この反イスラエルクィアグループ(Queers Against Israeli Apartheid)には、数多くのクィアアクティビストが在籍していて。
イスラエルによるパレスチナへの攻撃や。
イスラエルの政治的目的によるLGBT支持を批判している。
トロント市は2010年にプライドトロントに対して、このグループの存在が「ヘイトスピーチ」にあたるため、彼らの参加を拒否するように要請した。
多くの企業スポンサーも彼らを目の敵にし、彼らがプライドに参加すれば、プライドトロントへの資金提供を金輪際しないと表明した。
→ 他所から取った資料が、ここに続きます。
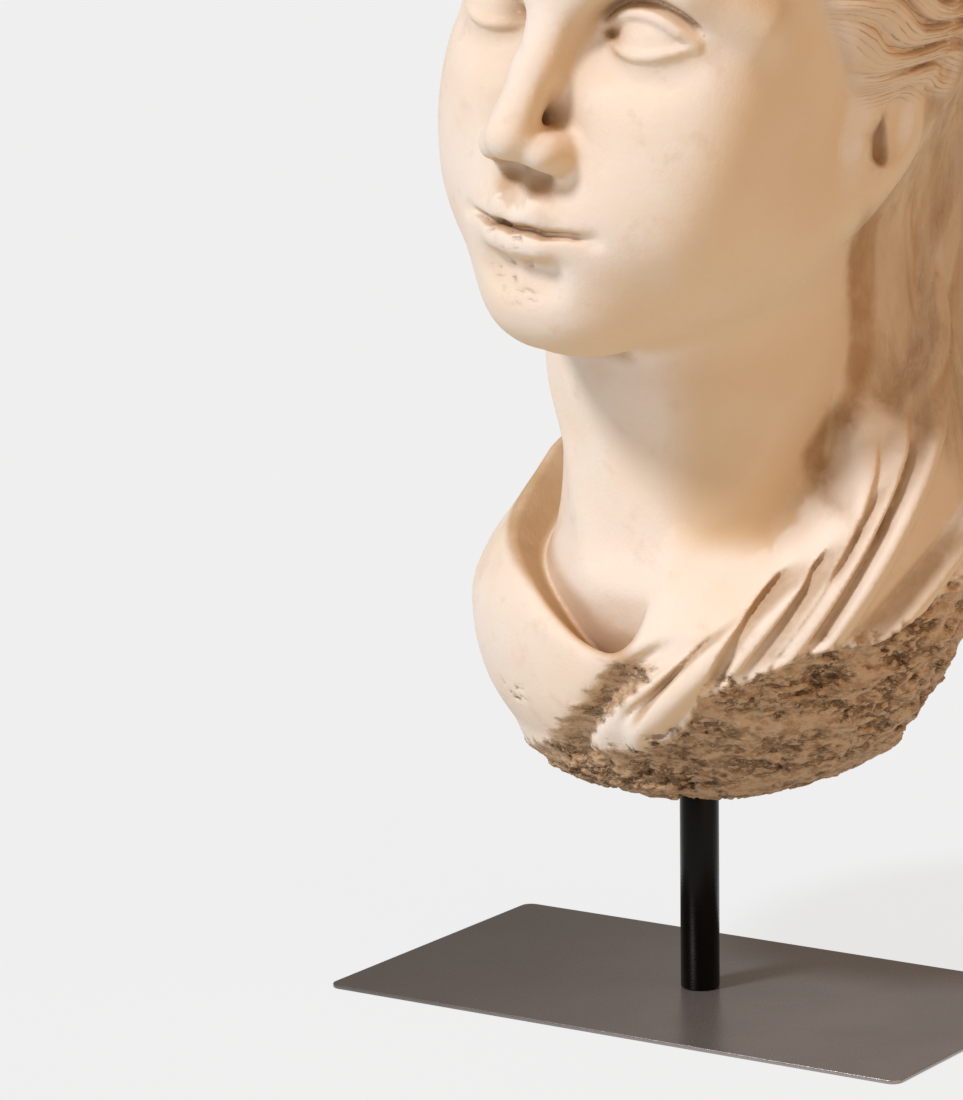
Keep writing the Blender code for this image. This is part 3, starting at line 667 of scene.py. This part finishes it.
def collar_part(points):
    """1 on the slope between the crest of the collar and the neck, for a brown wash with painted shade.
    """
    p, angle = carving_place(points)
    away = ease((neck(p) - 0.4) / 1.6) * ease((84.5 - chest_reach(p)) / 3.0)
    return away * ease((p[:, 2] - 55.0) / 8.0) * ease((8.0 - angle) / 6.0) * ease((angle + 135.0) / 12.0)


def grooved_part(points):
    """Painted shade: 1 in the narrow hollows between the gathered folds, where their shadows fall."""
    p, angle = carving_place(points)
    z = p[:, 2]
    above = ease((z - break_height(angle) - 1.0) / 4.0)
    return np.clip(fold_grooves(angle, z) / 1.6, 0.0, 1.0) * above * ease((chest_reach(p) - 70.0) / 10.0)


def lee_part(mesh):
    """Painted shade: 1 under the jaw, where its shadow falls, and on the sides turned away from the
    light, 0 on the lit front.
    """
    away = ease((0.66 - normals_of(mesh) @ np.array(PAINTED_LIGHT_FROM)) / 0.85)
    p, angle = carving_place(points_of(mesh))
    z = p[:, 2]
    under_jaw = ease((angle - 2.0) / 26.0) * ease((z - 92.0) / 18.0) * ease((215.0 - z) / 25.0)
    return np.maximum(away, 0.9 * under_jaw * (neck(p) < 6.0) * (angle < 80.0))


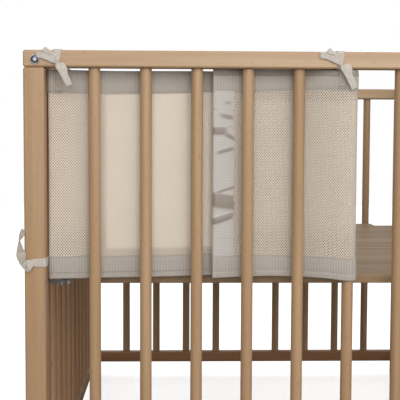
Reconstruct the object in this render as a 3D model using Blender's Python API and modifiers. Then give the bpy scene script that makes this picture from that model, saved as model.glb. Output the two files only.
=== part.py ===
"""A bound net bumper tied inside a wooden playpen, with its end folded back round a spindle.

Units are metres, +Z is up, the front panel faces -Y, and the origin is on the floor
under the middle of the playpen.
"""
import math
from collections import namedtuple

import bmesh
import bpy
from mathutils import Vector

MM = 0.001

# Wooden frame
HEIGHT = 0.7515
POST = 0.032
PANEL_SPACING = 0.987
RAIL_HIGH = 0.0255
LOW_RAIL_HIGH = 0.0265
LOW_RAIL_DEEP = 0.0225
LEG = 0.040
WOOD_EDGE = 0.0022
SPINDLE_RADIUS = 0.009
SPINDLE_SIDES = 20
SPINDLE_PITCH = 0.078
SPINDLES_FRONT = 9
SPINDLES_SIDE = 11
END_GAP = 0.0647
TENON = 0.006
BASE_BELOW_RAIL = 0.3465
BASE_THICK = 0.013
BASE_INSET_X = 0.014
BASE_INSET_Y = 0.017
BASE_NOTCH_X = 0.0520
BASE_NOTCH_Y = 0.0500

# Steel fittings
BOLT_RADIUS = 0.0066
BOLT_TAPER = 0.0005
BOLT_SIDES = 24
BOLT_PROUD = 0.0020
BOLT_FROM_END = 0.0182
BOLT_BELOW_TOP = 0.0143
SOCKET_RADIUS = 0.0036
SOCKET_DEEP = 0.0013
SOCKET_SIDES = 6
BRACKET_THICK = 0.0020
BRACKET_DROP = 0.026
BRACKET_WIDE = 0.022
LIP_DROP = 0.0060
LIP_LONG = 0.0045
NUT_RADIUS = 0.0057
NUT_HIGH = 0.005
NUT_SIDES = 12

# Outline of a bracket's plate, in mm: in from the side panel's inner face, and back from the
# middle of the front or far panel; then the middles of its nut and of its turned-down lip.
Spot = namedtuple("Spot", "inwards back")
BRACKET_OUTLINE = (
    Spot(-14.0, 16.3),
    Spot(-4.0, 16.3),
    Spot(-2.3, 34.0),
    Spot(21.2, 73.0),
    Spot(29.7, 84.0),
    Spot(29.7, 100.0),
    Spot(-2.3, 100.0),
    Spot(-2.3, 60.0),
    Spot(-14.0, 40.0),
)
NUT_AT = Spot(14.0, 70.0)
LIP_AT = Spot(24.5, 81.5)

# Bumper cloth
BUMPER_LENGTH = 1.800
NET_THICK = 0.0018
BINDING_THICK = 0.0010
TOP_BINDING_HIGH = 0.0325
LOW_BINDING_HIGH = 0.0340
END_STRIP_WIDE = 0.0346
END_STRIP_ROWS = 16
STRIP_PUCKER = 0.0011
PUCKER_WAVES = ((1.0, 1.90, 1.0), (0.7, 0.83, 2.1))
CLOTH_STEP = 0.030
SIDE_LINE = -0.3815
CORNER_RADIUS = 0.005
CORNER_STEPS = 5
FRONT_LINE = 0.0085
FAR_LINE = PANEL_SPACING - FRONT_LINE
FOLD_SPINDLE = 5
FOLD_RADIUS = 0.0116
FOLD_START = 90.0
FOLD_END = -110.0
FOLD_STEPS = 14
NEAREST_STOPS = 0.0005

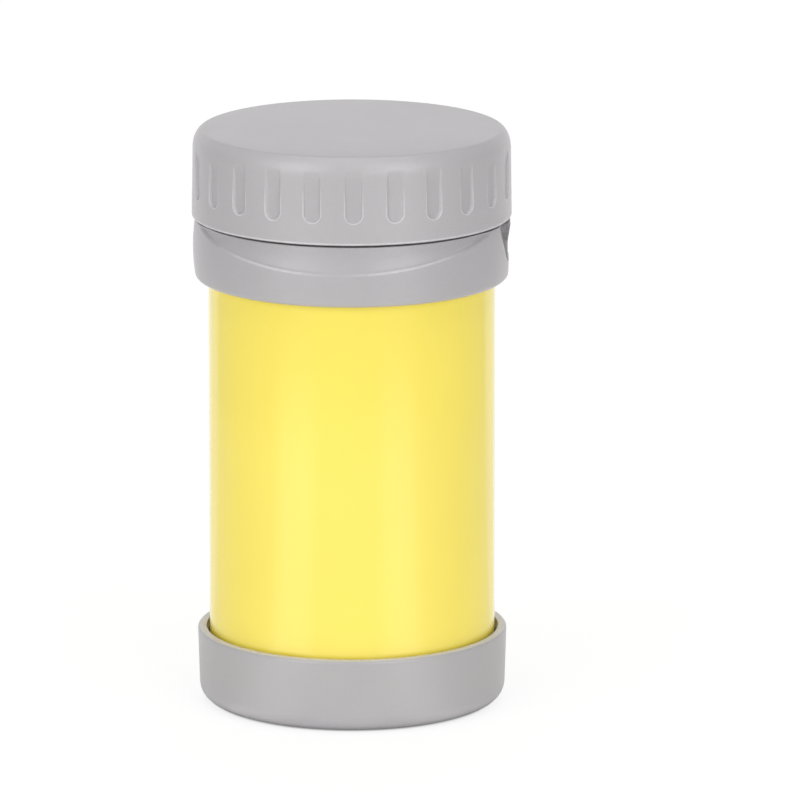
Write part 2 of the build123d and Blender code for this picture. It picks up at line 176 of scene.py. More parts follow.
class JarBaseSettings(PropertyGroup):
    taper: size("Taper", "How much narrower the foot is than the rim", 0.65)
    rim_wall: size("Rim wall", "Wall of the cup at its rim", 3.1)
    bottom_rounding: size("Bottom rounding", "Rounding of the cup's lower edge", 5.0)
    rim_rounding: size("Rim rounding", "Rounding of the rim's outer edge", 0.9)
    rim_lift: size("Rim lift", "How far the rim stands up past its solid", 0.55)
    rim_gap: size("Rim gap", "Space between the shell and the rim", 0.5)
    tint: colour("Cup plastic", "Colour of the moulded base cup", (0.430, 0.418, 0.430))
    foot_tint: colour("Foot ring", "Colour of the rubber foot ring", (0.075, 0.075, 0.078))


class JarStageSettings(PropertyGroup):
    floor_tint: colour("Floor", "Colour of the floor", (0.80, 0.80, 0.80))
    floor_glow: level("Floor glow", "How much light the floor gives off", 0.2)
    floor_fill: level("Floor fill", "How much of the shown floor no shadow reaches", 0.83)
    light_level: level("Light level", "Level of the even light round the jar", 0.2)
    key_level: level("Key level", "Strength of the two front lamps", 0.93)
    top_level: level("Top level", "Strength of the lamp above", 1.4)
    back_level: level("Back level", "Strength of the lamp at the back", 0.6)


class FoodJarSettings(PropertyGroup):
    lid: PointerProperty(type=JarLidSettings)
    collar: PointerProperty(type=JarCollarSettings)
    loop: PointerProperty(type=JarLoopSettings)
    flask: PointerProperty(type=JarFlaskSettings)
    base: PointerProperty(type=JarBaseSettings)
    stage: PointerProperty(type=JarStageSettings)


def settings_in_mm(context, part):
    """One part's settings, with lengths in millimetres and counts and colours as they are."""
    group = getattr(context.scene.food_jar, part)
    values = {}
    for key in group.__annotations__:
        value = getattr(group, key)
        if isinstance(value, float):
            value = value / MM
        elif not isinstance(value, int):
            value = tuple(value)
        values[key] = value
    return SimpleNamespace(**values)


# ---- surfaces ----
def smooth_step(x, low, high):
    """0 at low and 1 at high, with 3 t^2 - 2 t^3 between them."""
    t = np.clip((x - low) / (high - low), 0.0, 1.0)
    return t * t * (3 - 2 * t)


def band(x, low, high, blur):
    """1 between low and high and 0 outside, with a smooth step as wide as the blur at each end."""
    half = blur / 2
    return smooth_step(x, low - half, low + half) * smooth_step(x, high + half, high - half)


def smooth_min(a, b, blur):
    """The smaller of two values, with a parabola where they differ by less than the blur."""
    h = np.clip(0.5 + 0.5 * (b - a) / blur, 0.0, 1.0)
    return b + (a - b) * h - blur * h * (1 - h)


def run_between(p, q, step):
    """Points inside a straight run: evenly spaced, and one close to each end."""
    length = np.linalg.norm(q - p)
    if length < 1e-6:
        return np.empty((0, 2))
    margin = min(0.12, length / 4)
    along = np.linspace(margin, length - margin, max(2, ceil(length / step)))
    return p + (q - p) * along[:, None] / length


def outline(*corners, step=1.5, closed=False):
    """Points of a line through corners (radius, height, rounding).

    A rounding r is an arc that starts r * tan(turn / 2) before its corner. Its points are
    centre + arm * cos(t) + across * sin(t), with t from 0 to the turn.
    """
    spots = np.array([corner[:2] for corner in corners], float)
    roundings = [corner[2] if len(corner) == 3 else 0.0 for corner in corners]
    inward = spots - np.roll(spots, 1, axis=0)
    inward /= np.linalg.norm(inward, axis=1)[:, None]
    outward = np.roll(inward, -1, axis=0)
    turns = np.arctan2(
        inward[:, 0] * outward[:, 1] - inward[:, 1] * outward[:, 0], (inward * outward).sum(1)
    )
    arcs = []
    for spot, ahead, turn, rounding in zip(spots, inward, turns, roundings):
        if rounding == 0:
            arcs.append(spot[None])
            continue
        start = spot - ahead * rounding * np.tan(abs(turn) / 2)
        arm = np.sign(turn) * rounding * np.array([ahead[1], -ahead[0]])
        across = np.array([-arm[1], arm[0]])
        t = np.linspace(0, turn, max(3, ceil(abs(turn) / ARC_STEP) + 1))[:, None]
        arcs.append(start - arm + arm * np.cos(t) + across * np.sin(t))
    pieces = []
    for k, arc in enumerate(arcs):
        pieces.append(arc)
        if closed or k < len(arcs) - 1:
            pieces.append(run_between(arc[-1], arcs[(k + 1) % len(arcs)][0], step))
    return np.vstack(pieces)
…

一方、多くのコミュニティメンバーはプライドは政治的なものであるし。
誰にも反イスラエルクィアグループの参加を拒否する権利はないと主張した。
「市やスポンサーからの資金提供がなくてもプライドはできる!」
とヤル気になったコミュニティはこんなオーガニックなパレードも企画した。
こんな状況下で規模が肥大化したプライドを運営する側も気の毒なのだが。
彼らは2010年にコミュニティから大批判されたのをきっかけに変化も見せている。
今年もあと2ヶ月までトロントプライドが迫ってきているんだけど。
やはり反イスラエルクィアグループがニュースを賑わせている。
4月にトロント市が「反イスラエルクィアグループは市の規則に反していない」という公式声明を出しているにも関わらず。
右翼でユダヤ系市議員であるJames Pasternakはしつこくこの問題を追求し。
「反イスラエルクィアグループのプライドへの参加を拒否すれば、プライドトロントにボーナスを渡そうではないか」
とこのような問題発言まで公式で言い放ったのよ。
ねぇ、それって賄賂じゃないの?
2010年に市の要求を鵜呑みにしたプライドトロントも、今回ばかりは。
「たとえボーナスをもらおうと、何も問題のないグループの参加を拒否することはできない!」
と、きっぱり応対した。
そんな泥沼なトロントプライドを追いかけたい人はこちら。
Pasternak offers Pride ‘diversity bonus’ if it excludes QuAIA(英語よ!)
と、ここまでダラダラ長く書いてしまったけど。
最後に結論というか、要点をまとめるわ。
プライドパレードは本来政治的なものなのよ。
社会の不平等や権力や筋の通ってないことへの批判なのよ。
権力を振り回し、LGBT支持を道具にする政府が存在感たっぷりだったり。
プライドにブースを出す一方、労働者を人扱いしない企業が主役顔だったり。
そんなことではせっかくのプライドが矛盾してしまう。
だからこそ、ゲイやLGBTという枠ではなく、広く深く問題意識を持つべきだと思うのよ。
トロントの肥大化したプライドに比べて、東京のプライドはまだまだ成長中。
コミュニティからの声が届いて、東京らしいプライドに育って行くことを願ってるわ。
キャシーもコミュニティで働く身だから、こんな規模の大きいイベントをほぼボランティアだけで運営する大変さはよく知っている。
こうして東京にプライドパレードがあることにも感謝したい。
来年は是非、あたしも参加したいわ。
語りすぎたので、今日はここまで。